Sablier n° 3. 2.

 

Etrangetés et solitudes n°2
 


Tristan Bourhis

04/04/2020

« Nouveau » ? Depuis bientôt deux semaines, ce terme a perdu son sens.

« Nouveau » ne convient pas. « Monotonie » ou « répétitif » oui, cela convient bien mieux.

Se lever et se coucher à pas d’heure. Ne pas faire attention au temps. Ne pas savoir quel jour sous sommes. Se perdre dans le temps, dans ce flux de minutes à rallonge, dans cette monotonie. Tout se ressemble, rien de nouveau. Il n’y a pas de « nouveau » en ces jours.

Se lever sans réveil, faire son café, fumer dans le jardin.

Lundi, mardi, mercredi, jeudi, vendredi, samedi et dimanche. Quel jour on est ?

Se repérer par la météo « Le jour où il faisait gris » ou « Le jour où il faisait froid » ou « Le jour où il y avait du soleil. » Nous sommes à trois jours de soleil au vent frais.

Se pencher sur un puzzle, La Nuit étoilée de Van Gogh.

De 14h à 16h ? De 8h à 11h ? Pendant combien de temps ? À quelle heure ?

Je ne sais plus. Il fait nuit dans le tableau de Van Gogh, il fait peut-être nuit chez nous.

Faire un puzzle, assembler des pièces qui se ressemblent. Trier et se perdre à nouveau.

Retourner fumer. La seconde clope, la troisième, la énième, je ne sais pas. Le cendrier est plein. On ne compte plus depuis ces jours. Quelle heure est-il ? Quel jour sommes-nous ? Combien de cigarettes j’ai fumées ? Je ne sais pas. Le calendrier s’est brisé, les jours en sont tombés. J’assemble les pièces du puzzle, ou les jours sur le calendrier.

Mardi vient avant dimanche ou après jeudi ?

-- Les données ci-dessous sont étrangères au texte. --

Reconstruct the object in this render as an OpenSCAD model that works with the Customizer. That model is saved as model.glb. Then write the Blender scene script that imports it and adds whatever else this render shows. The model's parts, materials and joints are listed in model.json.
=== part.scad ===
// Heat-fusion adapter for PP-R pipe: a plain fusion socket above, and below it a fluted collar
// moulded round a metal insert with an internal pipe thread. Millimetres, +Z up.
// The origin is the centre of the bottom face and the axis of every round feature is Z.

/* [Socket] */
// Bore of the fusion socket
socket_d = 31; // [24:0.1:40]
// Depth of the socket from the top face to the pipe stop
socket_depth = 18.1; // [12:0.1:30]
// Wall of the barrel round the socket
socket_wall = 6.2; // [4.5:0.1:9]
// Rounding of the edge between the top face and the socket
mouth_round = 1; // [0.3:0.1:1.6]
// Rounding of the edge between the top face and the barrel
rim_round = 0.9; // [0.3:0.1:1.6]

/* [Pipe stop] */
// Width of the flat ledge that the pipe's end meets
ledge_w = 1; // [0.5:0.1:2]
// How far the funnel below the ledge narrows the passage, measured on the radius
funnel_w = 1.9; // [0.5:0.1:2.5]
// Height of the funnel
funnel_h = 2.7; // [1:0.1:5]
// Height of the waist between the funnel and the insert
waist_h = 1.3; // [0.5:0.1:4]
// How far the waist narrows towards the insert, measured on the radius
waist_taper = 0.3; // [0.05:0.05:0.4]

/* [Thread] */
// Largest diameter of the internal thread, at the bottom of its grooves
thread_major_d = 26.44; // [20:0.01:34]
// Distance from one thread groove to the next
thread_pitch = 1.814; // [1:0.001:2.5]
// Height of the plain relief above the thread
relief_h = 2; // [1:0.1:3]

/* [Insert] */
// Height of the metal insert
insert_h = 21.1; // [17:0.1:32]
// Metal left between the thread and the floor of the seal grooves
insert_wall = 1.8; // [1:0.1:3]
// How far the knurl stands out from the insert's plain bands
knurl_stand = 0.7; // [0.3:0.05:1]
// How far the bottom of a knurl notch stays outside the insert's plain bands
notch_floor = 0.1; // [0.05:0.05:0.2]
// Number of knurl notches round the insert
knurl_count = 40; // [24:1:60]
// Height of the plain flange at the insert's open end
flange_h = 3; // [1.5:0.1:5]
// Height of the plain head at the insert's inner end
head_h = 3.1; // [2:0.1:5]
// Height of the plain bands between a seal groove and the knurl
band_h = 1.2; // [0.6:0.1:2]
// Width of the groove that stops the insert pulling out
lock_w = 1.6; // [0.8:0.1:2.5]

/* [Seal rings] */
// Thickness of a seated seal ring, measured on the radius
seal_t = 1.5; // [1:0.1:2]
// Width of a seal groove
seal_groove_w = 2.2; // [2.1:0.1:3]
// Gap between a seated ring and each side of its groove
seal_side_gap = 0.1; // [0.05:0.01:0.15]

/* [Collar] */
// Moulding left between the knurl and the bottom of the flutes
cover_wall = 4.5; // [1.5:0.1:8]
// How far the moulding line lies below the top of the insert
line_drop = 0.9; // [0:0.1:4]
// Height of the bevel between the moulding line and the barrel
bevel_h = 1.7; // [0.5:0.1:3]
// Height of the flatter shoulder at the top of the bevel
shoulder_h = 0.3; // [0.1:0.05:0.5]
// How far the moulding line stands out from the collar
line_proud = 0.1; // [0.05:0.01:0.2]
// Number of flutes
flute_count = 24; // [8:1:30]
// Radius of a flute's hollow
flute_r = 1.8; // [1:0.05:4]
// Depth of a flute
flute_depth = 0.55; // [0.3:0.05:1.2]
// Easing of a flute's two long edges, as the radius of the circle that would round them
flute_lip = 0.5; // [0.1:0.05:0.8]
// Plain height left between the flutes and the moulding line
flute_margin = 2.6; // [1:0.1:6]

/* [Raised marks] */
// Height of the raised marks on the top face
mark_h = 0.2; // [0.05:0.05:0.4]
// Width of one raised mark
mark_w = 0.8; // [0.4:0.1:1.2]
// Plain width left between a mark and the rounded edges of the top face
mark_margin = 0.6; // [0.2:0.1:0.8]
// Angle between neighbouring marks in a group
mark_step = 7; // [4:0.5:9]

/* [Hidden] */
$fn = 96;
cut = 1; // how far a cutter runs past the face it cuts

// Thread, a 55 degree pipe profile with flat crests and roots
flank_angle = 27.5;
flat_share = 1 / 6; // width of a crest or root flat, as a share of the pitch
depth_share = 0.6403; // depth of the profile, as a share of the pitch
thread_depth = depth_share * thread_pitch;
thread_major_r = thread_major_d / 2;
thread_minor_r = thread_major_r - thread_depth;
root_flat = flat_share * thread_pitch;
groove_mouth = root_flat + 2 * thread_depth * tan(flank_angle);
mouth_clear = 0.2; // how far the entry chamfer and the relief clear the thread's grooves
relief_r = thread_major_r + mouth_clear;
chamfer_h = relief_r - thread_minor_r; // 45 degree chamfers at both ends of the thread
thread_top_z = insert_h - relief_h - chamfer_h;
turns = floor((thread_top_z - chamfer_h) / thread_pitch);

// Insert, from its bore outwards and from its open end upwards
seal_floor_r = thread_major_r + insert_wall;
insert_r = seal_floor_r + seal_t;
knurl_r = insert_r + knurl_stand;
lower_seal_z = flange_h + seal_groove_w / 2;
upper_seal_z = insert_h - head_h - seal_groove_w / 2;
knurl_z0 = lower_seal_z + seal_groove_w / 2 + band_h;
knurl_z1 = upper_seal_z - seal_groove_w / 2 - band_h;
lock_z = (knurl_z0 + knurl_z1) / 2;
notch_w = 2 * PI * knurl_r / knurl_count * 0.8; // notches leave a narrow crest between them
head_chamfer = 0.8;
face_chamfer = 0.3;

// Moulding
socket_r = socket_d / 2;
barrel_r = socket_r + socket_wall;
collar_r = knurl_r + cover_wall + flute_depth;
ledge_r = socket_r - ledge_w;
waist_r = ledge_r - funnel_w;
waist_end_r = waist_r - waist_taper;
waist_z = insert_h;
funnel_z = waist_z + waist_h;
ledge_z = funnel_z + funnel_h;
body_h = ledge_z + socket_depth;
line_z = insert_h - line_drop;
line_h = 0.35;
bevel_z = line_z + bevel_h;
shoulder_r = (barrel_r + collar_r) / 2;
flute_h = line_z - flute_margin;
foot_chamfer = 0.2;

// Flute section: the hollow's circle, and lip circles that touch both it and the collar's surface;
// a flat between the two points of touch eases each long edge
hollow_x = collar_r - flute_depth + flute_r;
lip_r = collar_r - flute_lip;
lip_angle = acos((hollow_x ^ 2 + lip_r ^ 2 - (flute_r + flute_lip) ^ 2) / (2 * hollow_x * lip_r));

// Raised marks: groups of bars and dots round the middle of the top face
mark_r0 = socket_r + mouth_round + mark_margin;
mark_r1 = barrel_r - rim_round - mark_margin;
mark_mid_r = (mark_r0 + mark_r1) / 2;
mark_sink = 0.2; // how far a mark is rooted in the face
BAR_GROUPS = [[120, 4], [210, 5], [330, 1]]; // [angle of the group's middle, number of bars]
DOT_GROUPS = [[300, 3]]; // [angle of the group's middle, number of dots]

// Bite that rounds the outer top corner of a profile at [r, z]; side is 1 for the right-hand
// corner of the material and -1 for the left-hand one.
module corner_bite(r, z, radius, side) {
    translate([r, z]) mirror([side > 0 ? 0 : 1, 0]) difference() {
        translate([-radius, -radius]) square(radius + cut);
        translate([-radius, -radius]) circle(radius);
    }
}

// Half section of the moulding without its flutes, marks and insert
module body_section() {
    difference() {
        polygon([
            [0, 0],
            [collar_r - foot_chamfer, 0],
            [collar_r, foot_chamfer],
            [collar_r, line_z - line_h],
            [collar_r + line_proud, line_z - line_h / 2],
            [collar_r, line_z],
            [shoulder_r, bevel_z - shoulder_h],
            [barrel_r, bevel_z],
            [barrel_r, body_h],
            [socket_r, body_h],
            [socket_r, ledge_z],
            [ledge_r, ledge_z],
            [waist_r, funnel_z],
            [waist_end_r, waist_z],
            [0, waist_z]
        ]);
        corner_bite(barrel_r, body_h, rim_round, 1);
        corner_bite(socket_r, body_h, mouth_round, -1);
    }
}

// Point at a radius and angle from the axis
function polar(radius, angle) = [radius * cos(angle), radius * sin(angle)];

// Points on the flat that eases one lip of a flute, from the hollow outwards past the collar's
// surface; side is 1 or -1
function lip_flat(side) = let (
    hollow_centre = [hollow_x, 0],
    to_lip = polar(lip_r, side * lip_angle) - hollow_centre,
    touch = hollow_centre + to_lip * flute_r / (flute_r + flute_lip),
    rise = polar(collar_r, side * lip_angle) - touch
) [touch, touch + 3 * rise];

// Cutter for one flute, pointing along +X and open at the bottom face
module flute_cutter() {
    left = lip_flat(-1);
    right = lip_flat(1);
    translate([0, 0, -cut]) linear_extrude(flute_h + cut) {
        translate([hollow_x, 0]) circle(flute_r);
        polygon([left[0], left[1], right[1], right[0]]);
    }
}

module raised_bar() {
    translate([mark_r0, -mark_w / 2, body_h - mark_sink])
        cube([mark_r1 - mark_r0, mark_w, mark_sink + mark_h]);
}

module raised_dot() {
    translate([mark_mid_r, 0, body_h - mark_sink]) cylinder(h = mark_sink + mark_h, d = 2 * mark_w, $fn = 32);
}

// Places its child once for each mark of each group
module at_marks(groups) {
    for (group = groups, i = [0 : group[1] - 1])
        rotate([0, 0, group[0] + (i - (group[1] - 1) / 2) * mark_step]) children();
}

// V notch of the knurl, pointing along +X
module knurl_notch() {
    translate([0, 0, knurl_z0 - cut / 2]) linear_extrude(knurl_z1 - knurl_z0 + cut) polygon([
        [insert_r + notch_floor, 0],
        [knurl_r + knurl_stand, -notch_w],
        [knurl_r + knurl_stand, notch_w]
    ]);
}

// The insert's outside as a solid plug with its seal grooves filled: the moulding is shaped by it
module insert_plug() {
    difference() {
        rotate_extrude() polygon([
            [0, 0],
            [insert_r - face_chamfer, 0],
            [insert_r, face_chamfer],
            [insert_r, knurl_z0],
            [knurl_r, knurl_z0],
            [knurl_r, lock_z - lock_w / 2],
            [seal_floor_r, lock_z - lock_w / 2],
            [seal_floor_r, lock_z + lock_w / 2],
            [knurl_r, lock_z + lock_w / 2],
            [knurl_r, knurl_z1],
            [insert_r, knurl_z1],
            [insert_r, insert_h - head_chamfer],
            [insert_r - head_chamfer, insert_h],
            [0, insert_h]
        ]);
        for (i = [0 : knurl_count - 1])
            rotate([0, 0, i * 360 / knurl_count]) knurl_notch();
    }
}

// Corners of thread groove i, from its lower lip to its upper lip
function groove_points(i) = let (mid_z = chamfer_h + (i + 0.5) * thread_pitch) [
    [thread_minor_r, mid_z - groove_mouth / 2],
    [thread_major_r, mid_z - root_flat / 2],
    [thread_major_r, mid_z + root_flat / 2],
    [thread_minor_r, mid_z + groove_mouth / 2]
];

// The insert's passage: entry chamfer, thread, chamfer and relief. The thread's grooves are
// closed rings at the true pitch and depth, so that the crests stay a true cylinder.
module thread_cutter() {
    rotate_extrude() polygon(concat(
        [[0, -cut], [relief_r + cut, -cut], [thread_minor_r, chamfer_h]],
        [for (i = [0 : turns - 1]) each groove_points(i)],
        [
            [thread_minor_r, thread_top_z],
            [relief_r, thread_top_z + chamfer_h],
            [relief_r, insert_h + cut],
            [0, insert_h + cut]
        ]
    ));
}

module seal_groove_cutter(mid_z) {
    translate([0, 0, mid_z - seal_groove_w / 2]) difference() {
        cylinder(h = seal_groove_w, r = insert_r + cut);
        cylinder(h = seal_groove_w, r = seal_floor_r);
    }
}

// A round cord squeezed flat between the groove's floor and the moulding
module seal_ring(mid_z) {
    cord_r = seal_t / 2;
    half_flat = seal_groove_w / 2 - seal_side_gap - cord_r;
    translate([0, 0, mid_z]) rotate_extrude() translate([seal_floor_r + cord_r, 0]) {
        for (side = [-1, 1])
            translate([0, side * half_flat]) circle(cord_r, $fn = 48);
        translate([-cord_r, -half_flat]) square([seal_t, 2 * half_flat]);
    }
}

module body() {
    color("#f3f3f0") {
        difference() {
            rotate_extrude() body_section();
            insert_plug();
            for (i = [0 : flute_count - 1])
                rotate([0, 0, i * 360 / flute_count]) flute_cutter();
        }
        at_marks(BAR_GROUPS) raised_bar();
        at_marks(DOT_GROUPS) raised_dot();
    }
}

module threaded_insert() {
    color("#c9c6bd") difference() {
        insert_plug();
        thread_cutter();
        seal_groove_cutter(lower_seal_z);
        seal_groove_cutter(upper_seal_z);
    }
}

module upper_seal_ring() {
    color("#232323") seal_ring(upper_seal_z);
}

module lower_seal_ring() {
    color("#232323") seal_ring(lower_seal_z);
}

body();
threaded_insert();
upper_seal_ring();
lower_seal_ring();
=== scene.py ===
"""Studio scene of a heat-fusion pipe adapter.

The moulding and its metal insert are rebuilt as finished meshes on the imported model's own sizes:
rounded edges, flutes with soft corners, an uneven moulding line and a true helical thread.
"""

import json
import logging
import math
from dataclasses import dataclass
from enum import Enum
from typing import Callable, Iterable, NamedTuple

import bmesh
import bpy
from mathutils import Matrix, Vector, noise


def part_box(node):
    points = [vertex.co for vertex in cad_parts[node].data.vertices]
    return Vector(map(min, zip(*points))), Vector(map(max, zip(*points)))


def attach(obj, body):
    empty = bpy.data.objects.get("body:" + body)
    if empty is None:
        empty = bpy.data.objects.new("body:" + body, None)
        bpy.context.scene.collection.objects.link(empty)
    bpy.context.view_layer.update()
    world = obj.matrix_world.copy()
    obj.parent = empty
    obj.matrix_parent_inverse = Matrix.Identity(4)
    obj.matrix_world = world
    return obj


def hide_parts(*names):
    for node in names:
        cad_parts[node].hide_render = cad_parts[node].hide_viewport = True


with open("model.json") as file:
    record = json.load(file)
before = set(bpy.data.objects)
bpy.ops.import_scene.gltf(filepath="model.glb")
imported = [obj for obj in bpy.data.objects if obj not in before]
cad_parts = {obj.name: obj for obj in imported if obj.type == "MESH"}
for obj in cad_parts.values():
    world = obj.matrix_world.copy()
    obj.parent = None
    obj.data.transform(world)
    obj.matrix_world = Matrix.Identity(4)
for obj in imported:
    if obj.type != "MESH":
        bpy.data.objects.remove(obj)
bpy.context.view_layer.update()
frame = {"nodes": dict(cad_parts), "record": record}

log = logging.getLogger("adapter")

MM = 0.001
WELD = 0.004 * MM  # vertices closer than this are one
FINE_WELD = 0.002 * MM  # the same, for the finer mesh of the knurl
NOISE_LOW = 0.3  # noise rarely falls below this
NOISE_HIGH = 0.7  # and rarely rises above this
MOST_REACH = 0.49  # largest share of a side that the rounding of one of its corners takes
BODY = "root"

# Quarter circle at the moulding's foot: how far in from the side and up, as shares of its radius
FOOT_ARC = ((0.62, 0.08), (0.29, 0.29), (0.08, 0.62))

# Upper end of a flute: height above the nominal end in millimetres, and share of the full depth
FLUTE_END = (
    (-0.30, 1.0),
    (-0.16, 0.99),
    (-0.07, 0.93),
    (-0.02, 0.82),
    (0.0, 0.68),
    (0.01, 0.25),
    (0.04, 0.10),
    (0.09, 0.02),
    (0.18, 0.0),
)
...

Lire, écrire, lire et écrire. Encore. Lire et réécrire. Lire et écrire des mails. Le contenu ne compte pas, tant qu’on lit et on écrit. Mails, livres, cours et notices en tout genre. Ce ne sont que des mots. Ecrire des mails, des textes, des histoires et des mémoires.

Errer dans la maison, errer dans le jardin, se surprendre à choisir ce pouf, cette chaise, ce sol pour s'asseoir. Ouvrir un livre, à quelle page ? Je ne sais pas, je ne compte pas. Quel livre ? Celui qui a la couverture noire. Quelle page ? A toi de me le dire, marque page. Moi je ne compte plus.

Se poser sur le canapé gris avec une tisane chaude « Nuit tranquille ». C’est qu’il fait nuit alors.

La Nuit étoilée de Van Gogh, tisane « Nuit tranquille ». Il fait nuit. Je dois aller me coucher.

À quelle heure ? J’ai dit que je ne comptais plus, ou que je ne contais plus.